**Data shown:**
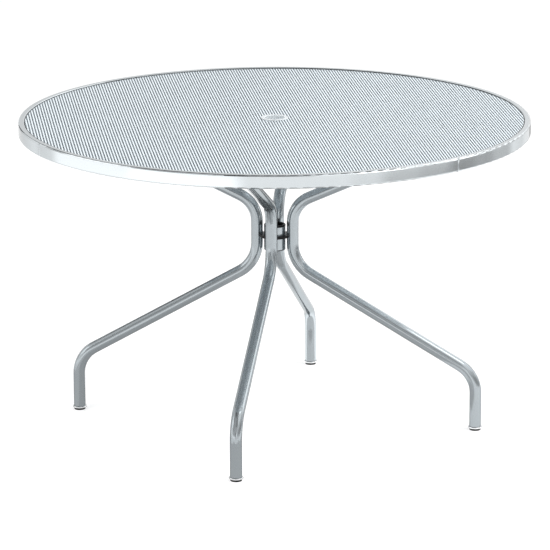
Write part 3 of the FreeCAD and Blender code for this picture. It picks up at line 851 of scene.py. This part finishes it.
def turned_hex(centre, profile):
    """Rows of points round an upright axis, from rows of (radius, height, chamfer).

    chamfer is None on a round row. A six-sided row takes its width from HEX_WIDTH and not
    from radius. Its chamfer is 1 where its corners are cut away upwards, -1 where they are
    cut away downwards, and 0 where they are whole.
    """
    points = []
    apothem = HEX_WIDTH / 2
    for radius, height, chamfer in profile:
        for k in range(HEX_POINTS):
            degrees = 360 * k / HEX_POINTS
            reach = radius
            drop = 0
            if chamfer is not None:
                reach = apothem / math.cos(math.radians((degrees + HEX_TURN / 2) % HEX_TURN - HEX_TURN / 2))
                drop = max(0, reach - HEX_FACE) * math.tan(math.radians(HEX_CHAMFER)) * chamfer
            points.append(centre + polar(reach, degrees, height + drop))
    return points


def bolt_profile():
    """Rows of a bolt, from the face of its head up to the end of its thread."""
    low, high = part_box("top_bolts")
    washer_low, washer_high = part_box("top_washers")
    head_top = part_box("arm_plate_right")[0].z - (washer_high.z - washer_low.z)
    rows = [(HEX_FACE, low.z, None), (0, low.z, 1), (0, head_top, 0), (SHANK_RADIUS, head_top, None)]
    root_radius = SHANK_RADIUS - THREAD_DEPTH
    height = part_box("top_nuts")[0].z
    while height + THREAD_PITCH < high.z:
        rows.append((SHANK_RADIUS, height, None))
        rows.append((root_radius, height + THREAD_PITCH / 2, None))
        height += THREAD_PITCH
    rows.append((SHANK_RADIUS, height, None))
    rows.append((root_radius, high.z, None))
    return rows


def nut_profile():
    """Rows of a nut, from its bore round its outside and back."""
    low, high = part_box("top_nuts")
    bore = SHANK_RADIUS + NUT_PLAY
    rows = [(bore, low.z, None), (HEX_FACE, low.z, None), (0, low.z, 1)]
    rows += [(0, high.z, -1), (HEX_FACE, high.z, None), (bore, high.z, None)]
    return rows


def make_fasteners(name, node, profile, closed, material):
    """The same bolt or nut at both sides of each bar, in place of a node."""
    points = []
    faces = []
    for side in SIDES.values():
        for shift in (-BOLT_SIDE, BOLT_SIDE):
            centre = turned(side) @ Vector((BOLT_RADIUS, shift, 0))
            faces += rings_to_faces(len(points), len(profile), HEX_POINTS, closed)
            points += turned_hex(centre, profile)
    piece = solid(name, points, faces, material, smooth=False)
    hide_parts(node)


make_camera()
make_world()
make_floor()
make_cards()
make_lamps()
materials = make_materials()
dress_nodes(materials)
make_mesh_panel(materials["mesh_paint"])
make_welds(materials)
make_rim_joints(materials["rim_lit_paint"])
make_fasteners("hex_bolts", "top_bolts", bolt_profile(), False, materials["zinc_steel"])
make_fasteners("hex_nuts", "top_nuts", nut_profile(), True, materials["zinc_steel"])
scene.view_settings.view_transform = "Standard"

**Work required:** Output every line above without altering anything.

**Task response:**
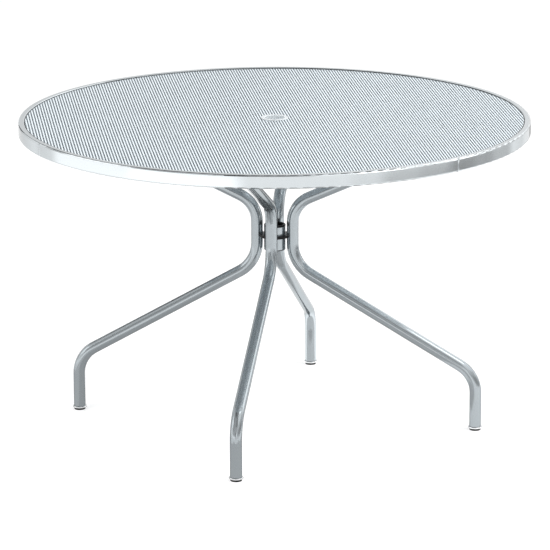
Write part 3 of the FreeCAD and Blender code for this picture. It picks up at line 851 of scene.py. This part finishes it.
def turned_hex(centre, profile):
    """Rows of points round an upright axis, from rows of (radius, height, chamfer).

    chamfer is None on a round row. A six-sided row takes its width from HEX_WIDTH and not
    from radius. Its chamfer is 1 where its corners are cut away upwards, -1 where they are
    cut away downwards, and 0 where they are whole.
    """
    points = []
    apothem = HEX_WIDTH / 2
    for radius, height, chamfer in profile:
        for k in range(HEX_POINTS):
            degrees = 360 * k / HEX_POINTS
            reach = radius
            drop = 0
            if chamfer is not None:
                reach = apothem / math.cos(math.radians((degrees + HEX_TURN / 2) % HEX_TURN - HEX_TURN / 2))
                drop = max(0, reach - HEX_FACE) * math.tan(math.radians(HEX_CHAMFER)) * chamfer
            points.append(centre + polar(reach, degrees, height + drop))
    return points


def bolt_profile():
    """Rows of a bolt, from the face of its head up to the end of its thread."""
    low, high = part_box("top_bolts")
    washer_low, washer_high = part_box("top_washers")
    head_top = part_box("arm_plate_right")[0].z - (washer_high.z - washer_low.z)
    rows = [(HEX_FACE, low.z, None), (0, low.z, 1), (0, head_top, 0), (SHANK_RADIUS, head_top, None)]
    root_radius = SHANK_RADIUS - THREAD_DEPTH
    height = part_box("top_nuts")[0].z
    while height + THREAD_PITCH < high.z:
        rows.append((SHANK_RADIUS, height, None))
        rows.append((root_radius, height + THREAD_PITCH / 2, None))
        height += THREAD_PITCH
    rows.append((SHANK_RADIUS, height, None))
    rows.append((root_radius, high.z, None))
    return rows


def nut_profile():
    """Rows of a nut, from its bore round its outside and back."""
    low, high = part_box("top_nuts")
    bore = SHANK_RADIUS + NUT_PLAY
    rows = [(bore, low.z, None), (HEX_FACE, low.z, None), (0, low.z, 1)]
    rows += [(0, high.z, -1), (HEX_FACE, high.z, None), (bore, high.z, None)]
    return rows


def make_fasteners(name, node, profile, closed, material):
    """The same bolt or nut at both sides of each bar, in place of a node."""
    points = []
    faces = []
    for side in SIDES.values():
        for shift in (-BOLT_SIDE, BOLT_SIDE):
            centre = turned(side) @ Vector((BOLT_RADIUS, shift, 0))
            faces += rings_to_faces(len(points), len(profile), HEX_POINTS, closed)
            points += turned_hex(centre, profile)
    piece = solid(name, points, faces, material, smooth=False)
    hide_parts(node)


make_camera()
make_world()
make_floor()
make_cards()
make_lamps()
materials = make_materials()
dress_nodes(materials)
make_mesh_panel(materials["mesh_paint"])
make_welds(materials)
make_rim_joints(materials["rim_lit_paint"])
make_fasteners("hex_bolts", "top_bolts", bolt_profile(), False, materials["zinc_steel"])
make_fasteners("hex_nuts", "top_nuts", nut_profile(), True, materials["zinc_steel"])
scene.view_settings.view_transform = "Standard"